A summary of the facts will be facilitated by the identification of the principals. The defendant was a deputy sheriff with long experience in security and law enforcement. Charles A. Goodwin was chief deputy sheriff. B. W. Forney and Larry Fuhr were also deputy sheriffs, assigned to criminal investigation. David W. Richardson was news director of a local television station. He was a friend of Goodwin. Judy Ryan was a young woman, 24 years of age, and an acquaintance of Richardson.
This case, as most cases do, presents some inconsistencies and conflicts in testimony. This is true not only in respect to the testimony of opposing witnesses, but in respect to the testimony of witnesses called by the same side. However, it is not the function of this court to weigh the evidence and sift out those conflicts and inconsistencies. That is the province of the jury. The jury has announced its determination of the facts by the verdict of guilty. It is for this reason that we must review the evidence most favorable to the state and consider favorable inferences drawn therefrom rejecting the evidence to the contrary. State v. Evans, 545 S.W.2d 694 (Mo.App.1976); State v. McNeal, 539 S.W.2d 722 (Mo.App.1976).
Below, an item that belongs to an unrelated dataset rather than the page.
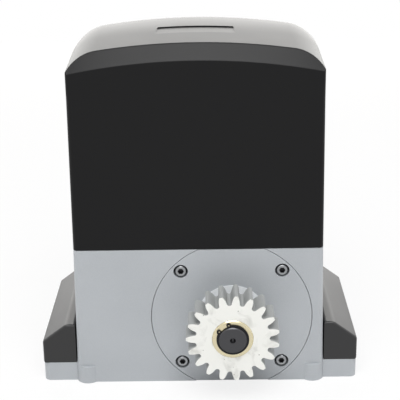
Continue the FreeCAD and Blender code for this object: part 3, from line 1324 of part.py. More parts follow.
def worm_shaft():
    """The motor shaft with a single-start worm cut on its lower part."""
    shaft = body("worm_blank")
    spin = shaft.newObject("PartDesign::Revolution", "worm_turning")
    floor = worm_pitch_radius - wheel_module * 1.2
    low = output_z - worm_length / 2 - 8
    high = output_z + worm_length / 2 + 8
    collar = bearing_c_floor + bearing_c_width
    top = bell_top - bell_wall
    profile = [
        (0, bearing_c_floor), (foot_shaft_radius, bearing_c_floor),
        (foot_shaft_radius, collar), (floor - 1.5, collar), (floor - 1.5, low),
        (floor, low + 1.5), (floor, high - 1.5), (worm_shaft_radius, high),
        (worm_shaft_radius, plate_top + 1), (rotor_shaft_radius, plate_top + 1),
        (rotor_shaft_radius, top - bearing_d_width - 1),
        (tail_shaft_radius, top - bearing_d_width - 1), (tail_shaft_radius, top), (0, top),
    ]
    spin.Profile = outline(shaft, "worm_profile", "XZ", profile)
    spin.ReferenceAxis = (spin.Profile[0], ["V_Axis"])
    spin.Angle = 360
    doc.recompute()
    pitch = math.pi * wheel_module
    turns = 4
    start = output_z - pitch * (turns / 2)
    lean = math.tan(math.radians(20))
    half = pitch / 4 - worm_backlash
    inner = floor - 0.4
    outer = worm_pitch_radius + wheel_module - 0.2
    deep = half + (worm_pitch_radius - inner) * lean
    fine = half - (outer - worm_pitch_radius) * lean
    thread = [(inner, start - deep), (outer, start - fine), (outer, start + fine),
              (inner, start + deep)]
    coil = shaft.newObject("PartDesign::AdditiveHelix", "worm_thread")
    coil.Profile = outline(shaft, "thread_profile", "XZ", thread)
    coil.ReferenceAxis = (coil.Profile[0], ["V_Axis"])
    coil.Mode = 0
    bind(coil, "Pitch", pitch)
    bind(coil, "Height", pitch * turns)
    return piece(place(shaft, motor_x, motor_y, 0), "worm_shaft")


def worm_bearings():
    """Three bearings and the oil seal on the motor shaft."""
    bearing("worm_lower_bearing", foot_shaft_radius, bearing_c_outer, bearing_c_width,
            motor_x, motor_y, bearing_c_floor, "up")
    bearing("worm_upper_bearing", worm_shaft_radius, bearing_b_outer, bearing_b_width,
            motor_x, motor_y, tower_bearing_floor, "up")
    bearing("motor_top_bearing", tail_shaft_radius, bearing_d_outer, bearing_d_width,
            motor_x, motor_y, bell_top - bell_wall - bearing_d_width, "up")
    seal = ring("oil_seal", worm_shaft_radius + running_play, bearing_b_outer,
                tower_top - 6, tower_top, motor_x, motor_y, 0)
    piece(seal, "worm_oil_seal")


def rotor():
    """The laminated rotor with its end rings, pressed on the motor shaft."""
    radius = stator_bore - air_gap
    core = ring("rotor_stack", rotor_shaft_radius, radius, stack_floor, stack_top,
                motor_x, motor_y, 0)
    piece(core, "rotor_core")
    rings = []
    for name, low in (("lower", stack_floor - 8), ("upper", stack_top)):
        rings.append(ring(f"{name}_end_ring", rotor_shaft_radius + 8, radius - 1,
                          low, low + 8, motor_x, motor_y, 0))
    piece(group("end_ring_set", rings), "rotor_end_rings")


def motor_spots():
    spots = []
    for x in (-1, 1):
        for y in (-1, 1):
            spots.append((motor_x + bolt_offset * x, motor_y + bolt_offset * y))
    return spots


def motor_frame():
    """Foot plate, stator, windings, end bell and the four through bolts."""
    hole = bolt_radius + hole_play

    def bored(name, blank, label, low, length):
        rods = [rod(f"{name}_hole_{index + 1}", hole, length, x, y, low)
                for index, (x, y) in enumerate(motor_spots())]
        return piece(cut(f"{name}_bored", blank, fused(f"{name}_holes", rods)), label)

    rim = motor_radius - 8
    profile = [
        (worm_shaft_radius + 2, tower_top), (plate_radius, tower_top),
        (plate_radius, plate_top), (motor_radius, plate_top), (motor_radius, stack_floor),
        (rim, stack_floor), (rim, plate_top), (worm_shaft_radius + 2, plate_top),
    ]
    plate = turned("plate_blank", profile, motor_x, motor_y, 0)
    bored("plate", plate, "motor_plate", tower_top - 1, stack_floor - tower_top + 2)
    core = ring("stator_stack", stator_bore, motor_radius, stack_floor, stack_top,
                motor_x, motor_y, 0)
    bored("stator", core, "stator_core", stack_floor - 1, stack_length + 2)
    heads = []
    for name, low in (("lower", stack_floor - winding_height), ("upper", stack_top)):
        heads.append(ring(f"{name}_winding", stator_bore + 1.5, rim - 1, low,
                          low + winding_height, motor_x, motor_y, 0))
    piece(group("winding_set", heads), "stator_windings")
    seat = bell_top - bell_wall - bearing_d_width
    profile = [
        (motor_radius, stack_top), (motor_radius, bell_top - 3), (motor_radius - 3, bell_top),
        (tail_shaft_radius + 2, bell_top), (tail_shaft_radius + 2, bell_top - bell_wall),
        (bearing_d_outer, bell_top - bell_wall), (bearing_d_outer, seat),
        (bearing_d_outer + 4, seat), (bearing_d_outer + 4, bell_top - bell_wall),
        (rim, bell_top - bell_wall), (rim, stack_top),
    ]
    bell = turned("bell_blank", profile, motor_x, motor_y, 0)
    bored("bell", bell, "end_bell", stack_top - 1, bell_height + 2)
    bolts = []
    foot = tower_top - 12
    profile = [
        (0, foot), (bolt_radius, foot), (bolt_radius, bell_top), (bolt_head, bell_top),
        (bolt_head, bell_top + 4), (0, bell_top + 4),
    ]
    for index, (x, y) in enumerate(motor_spots()):
        bolts.append(turned(f"motor_bolt_{index + 1}", profile, x, y, 0))
    piece(group("motor_bolt_set", bolts), "motor_bolts")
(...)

The defendant first became acquainted with Judy when he, along with other officers, served a search warrant at a home Judy was visiting. He said he subsequently saw her at the city jail when she was making a complaint or an inquiry. The defendant stated at this time she solicited marijuana from him and offered him a girl. She did not remember this incident. The defendant and Judy had further contact when the defendant on several occasions brought prisoners to a house where Judy was present. According to Judy, the purpose of at least some of these visits was for the prisoner to visit his girl friend. Also, according to Judy, on some of the visits the defendant supplied beer and vodka and on one occasion joined in smoking marijuana. The defendant had further contact with Judy when she accompanied Richardson to the courthouse to see about recovering her stereo which was being held by the sheriff's office as evidence. While she was waiting in an outer office, according to Judy the defendant asked her to step into an adjoining room. There, the defendant showed her a small bag of mini-whites. At his repeated urging she took a few and he said that there were a lot more where they came from and if she wanted more, "he had a hundred for me and when I was ready, we would make an exchange." He did not directly ask her to have sexual intercourse with him. He did suggest the exchange could be made at a small rural community. He told her to call when she was ready to make the exchange. In reference to the pills, approximately 9,000 to 10,000 at least similar, if not identical, pills were being held in a corn flakes box in the sheriff's office.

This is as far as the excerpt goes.